Poe and the Tradition of Rhetoric and Oratory: His Time and Place
We cannot say for sure with which rhetorical handbooks Poe was familiar, but that he was familiar with some is shown by a remark he makes in "The Rationale of Verse": "In our ordinary grammars and in our works on rhetoric or prosody in general, may be found occasional chapters, it is true, which have the heading, 'Versification,' but these are, in all instances, exceedingly meagre" (14: 211). To be more particular, scholars attempting to demonstrate a nineteenth-century writer's familiarity with the rhetorical tradition often begin with the eighteenth-century Scottish divine and professor of rhetoric, Hugh Blair, whose Lectures on Rhetoric and Belles Lettres "went. through 130 British and American editions between 1783 and 1911" (Short 177n). Hussey shows no diffidence at all in insisting that Poe's art is grounded "in the specific injunctions of the [rhetorical] handbooks," Blair's in particular. For Eureka, specifically, Poe needed appropriate personae for his narrator and a rigidly structured pattern or m old, for which he turned to the "classical address, again as Blair describes it, with six major sections: the Introduction (Exordium), Proposition and Division, Narration, Reasoning or Arguments, the Pathetic, and the Conclusion (Peroration)" (41). Although these divisions are centuries old and as such did not originate in Lectures on Rhetoric and Belles Lettres, Hussey makes a case for Poe's indebtedness to Blair by showing how the poet-cosmologist follows certain dicta expounded in the Lectures. Although he makes no attempt to prove his case, Donald B. Stauffer takes for granted that Poe took some of his ideas about style from Blair (454).
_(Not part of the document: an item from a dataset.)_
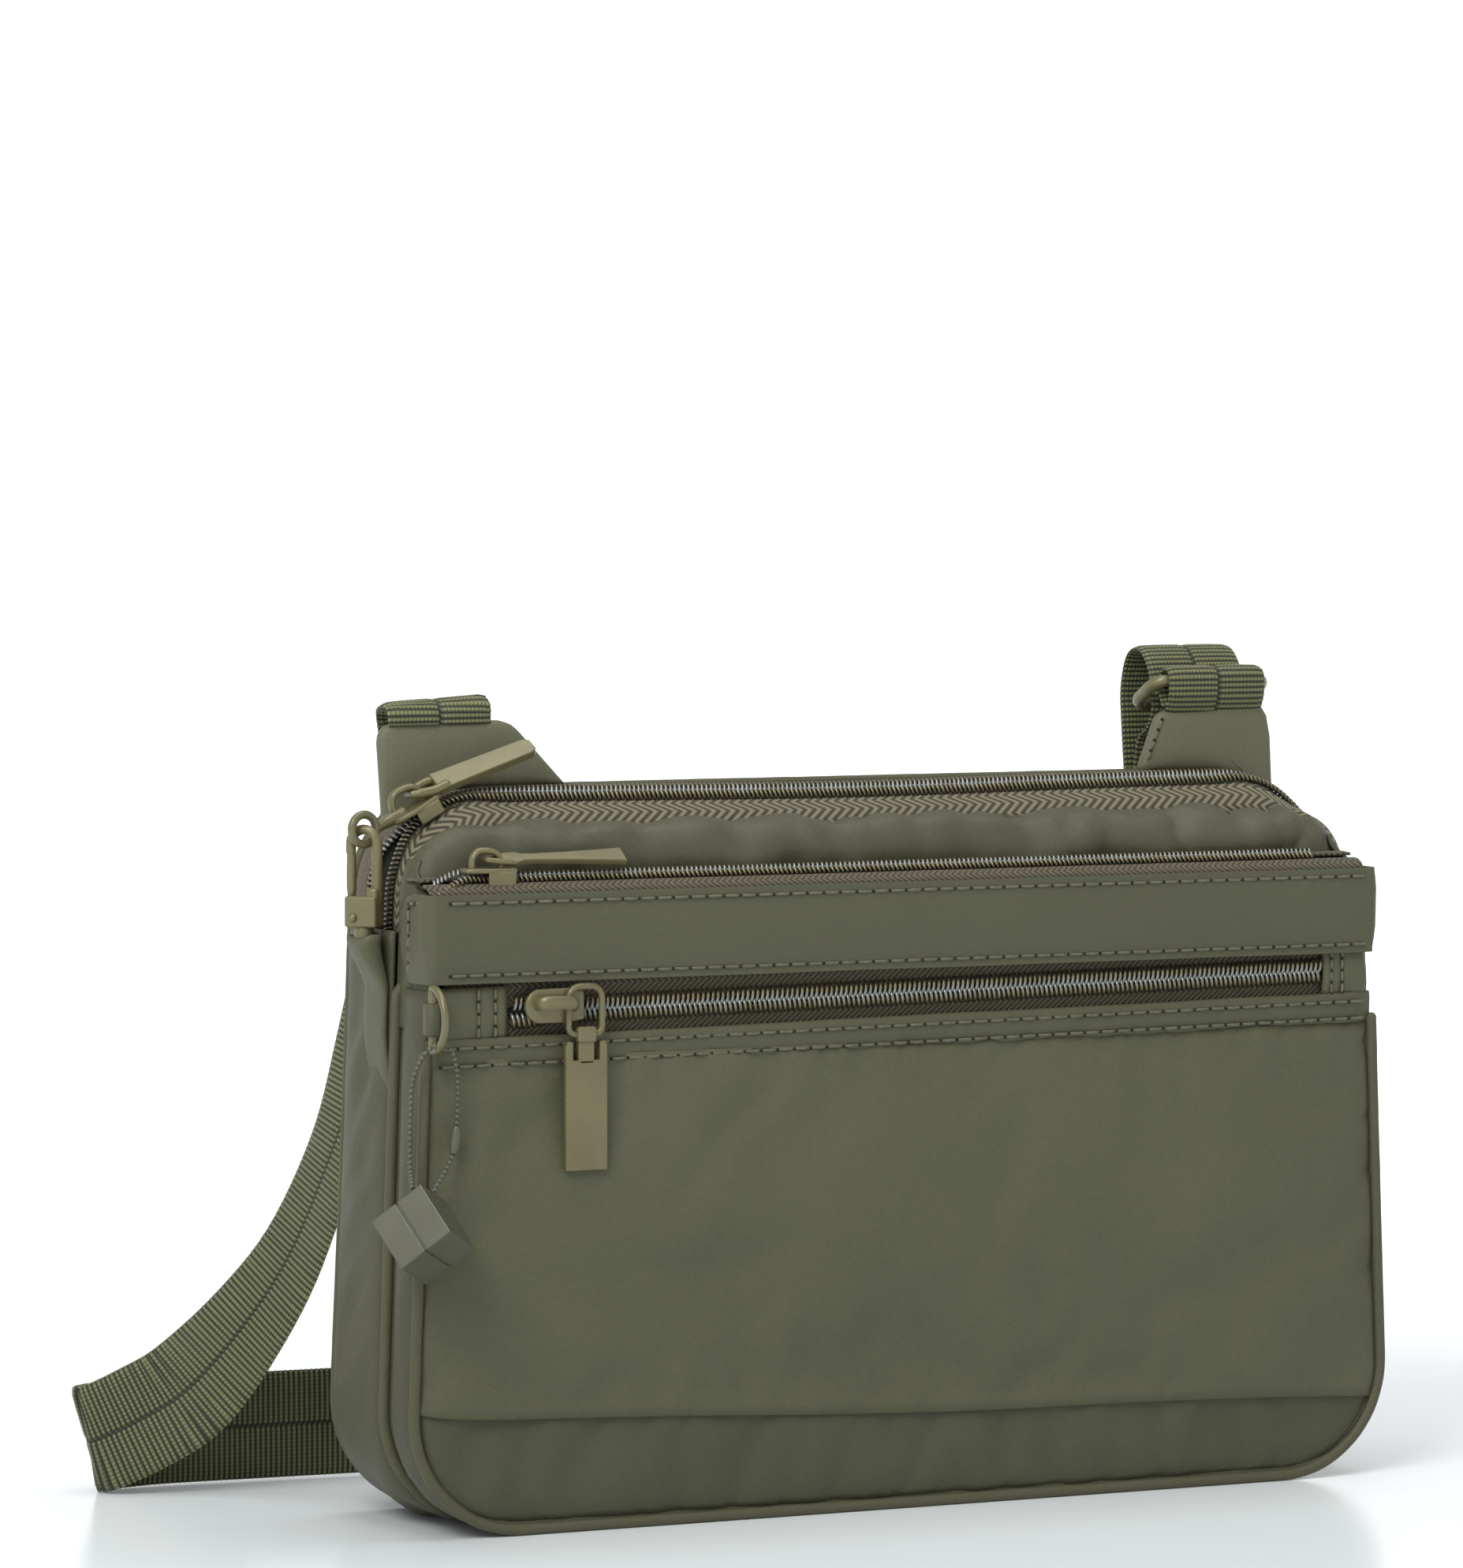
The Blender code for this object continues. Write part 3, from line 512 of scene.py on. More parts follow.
def nylon(name, colour=(0.079, 0.0795, 0.0455), spread=0.16, crease=0.35):
    made = Nodes(name, colour, 0.56, sheen=0.04, specular=0.24)
    place = made.coordinates()
    twill = weave_height(made, 0.75)
    cloud = made.noise(place, 26, 3)
    grain = made.noise(place, 900, 2)
    mixed = made.total((cloud, 0.40), (twill, 0.22), (grain, 0.42))
    made.colour(made.ramp(mixed, (0.25, shade(colour, 1 - spread)), (0.75, shade(colour, 1 + spread))))
    made.roughness(made.math("ADD", made.math("MULTIPLY", grain, 0.16), 0.47))
    normal = made.bump(made.noise(made.stretch(place, (1, 1, 0.6)), 34, 3, 0.45), crease, 1.2)
    normal = made.bump(grain, 0.34, 0.25, normal)
    made.bump(twill, 0.26, 0.12, normal)
    return made.material


def herringbone(name, light, dark, pitch, rows):
    """Chevron tape."""
    made = Nodes(name, light, 0.72, sheen=0.15, specular=0.25)
    across, along = made.across_along()
    zigzag = made.math("PINGPONG", across, rows)
    slanted = made.math("ADD", along, made.math("MULTIPLY", zigzag, 1.1))
    wave = made.wave("SINE", made.math("MULTIPLY", slanted, 2 * math.pi / pitch))
    fuzz = made.noise(made.coordinates(), 700, 2)
    height = made.total((wave, 0.8), (fuzz, 0.2))
    made.colour(made.ramp(height, (0.2, dark), (0.8, light)))
    normal = made.bump(height, 0.8, 0.35)
    made.bump(fuzz, 0.3, 0.15, normal)
    return made.material


def webbing_look(name, light, dark):
    """Ribbed webbing with beaded ribs; painted shade darkens the troughs between ribs and beads and the
    groove down its middle.
    """
    made = Nodes(name, light, 0.62, sheen=0.15, specular=0.3)
    across, along = made.across_along()
    rib = made.wave("COSINE", made.math("MULTIPLY", along, 2 * math.pi / RIB))
    bead = made.wave("COSINE", made.math("MULTIPLY", across, 2 * math.pi / BEAD))
    beads = made.math("MULTIPLY", rib, bead)
    cloud = made.noise(made.coordinates(), 60, 2)
    value = made.total((rib, 0.52), (beads, 0.40), (cloud, 0.14))
    # The groove down the middle is darkened: painted shade.
    groove_shade = made.math("COMPARE", across, WEB_WIDTH / 2, 0.42)
    value = made.math("SUBTRACT", value, made.math("MULTIPLY", groove_shade, 0.45))
    # The dark end of the ramp, in the troughs between ribs and beads, is painted shade.
    made.colour(made.ramp(value, (0.12, dark), (0.5, shade(light, 0.55)), (0.9, light)))
    made.bump(beads, 0.7, 0.3)
    return made.material


def lacquer(name, colour=(0.130, 0.117, 0.052), roughness=0.38):
    made = Nodes(name, colour, roughness, metallic=0.25, specular=0.5)
    place = made.coordinates()
    cloud = made.noise(place, 90, 3)
    speck = made.noise(place, 1400, 2)
    made.colour(made.ramp(cloud, (0.3, shade(colour, 0.88)), (0.7, shade(colour, 1.1))))
    made.roughness(made.math("ADD", made.math("MULTIPLY", speck, 0.18), roughness - 0.08))
    made.shader.inputs["Coat Weight"].default_value = 0.2
    made.shader.inputs["Coat Roughness"].default_value = 0.25
    made.bump(speck, 0.05, 0.05)
    return made.material


def teeth_look(name):
    """Metallised coil, brassy in tone, with a painted silver highlight where the rows meet and painted
    shade darkening it towards the tape. reach is 0 to 1 outwards.
    """
    made = Nodes(name, (0.30, 0.30, 0.26), 0.34, metallic=0.7)
    reach = made.add("ShaderNodeAttribute", attribute_name="reach").outputs["Fac"]
    cloud = made.noise(made.coordinates(), 380, 1)
    value = made.math("ADD", reach, made.math("MULTIPLY", made.math("SUBTRACT", cloud, 0.5), 0.5))
    # Silver near the middle is painted highlight, and the darkest brass at the outer end is painted
    # shade.
    made.colour(made.ramp(value, (0.05, (0.31, 0.33, 0.32)), (0.35, (0.23, 0.23, 0.20)),
                          (0.6, (0.165, 0.142, 0.080)), (0.95, (0.075, 0.066, 0.040))))
    made.bump(made.noise(made.coordinates(), 2500, 1), 0.1, 0.05)
    return made.material


def dark_cloth(name):
    made = Nodes(name, (0.022, 0.022, 0.016), 0.85, specular=0.1)
    fuzz = made.noise(made.coordinates(), 800, 2)
    made.colour(made.ramp(fuzz, (0.3, (0.016, 0.016, 0.012)), (0.7, (0.032, 0.031, 0.022))))
    made.bump(fuzz, 0.3, 0.2)
    return made.material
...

While Blair's rhetoric was most prevalent in Eastern colleges until 1828--in fact, "Until the middle of the nineteenth century it was one of the most widely used textbooks of rhetoric" (Thomas 204; see also Corbett 568)--other extant works were George Campbell's Philosophy of Rhetoric (1776), which achieved a circulation comparable to Blair's after 1830 (Thomas 204), Richard Whately's Elements of Rhetoric (1823), and Professor Samuel P. Newman's Practical System of Rhetoric (1827), which would go through more than sixty editions (Matthiessen 203n). Another well-circulating work was Alexander Jamieson's Grammar of Rhetoric and Polite Literature, first published in 1818 and "in its twenty-fourth American edition by 1844" (Short 178n). Other works known in American colleges include Charles Rollin's Belles Lettres, John Stirling's System of Rhetoric (1733), John Holmes's popular Art of Rhetoric Made Easy (1739), John Mason's Essay on Elocution and Pronunciation (1748), John Lawson's Lectures Concerning Oratory ( 1758), John Ward's influential System of Oratory (1759), James Burgh's Art of Speaking (1761), Thomas Sheridan's Lectures on Elocution (1762), Joseph Priestley's Course of Lectures on Oratory and Criticism (1777), John Walker's Elements of Elocution (1781), John Quincy Adams's two-volume Lectures on Rhetoric and Oratory (1810), and William Enfield's The Speaker (1826). Less widely circulated were contributions to the teaching of oratory and rhetoric by American college professors, including Princeton's John Witherspoon, "whose lectures on rhetoric, delivered at the New Jersey college from 1758 to 1794, were posthumously collected and printed"; then there is Lectures on Eloquence and Style, by Ebenezer Porter, holder of the Bartlett Professorship of Sacred Rhetoric at Andover Academy from 1813 to 1831 (Thomas 205). He also produced Analysis of the Principles of Rhetorical Delivery as Applied in Reading and Speaking (1827), "one of the most widely used college elocutionary texts before 1850" (Thomas 207n2).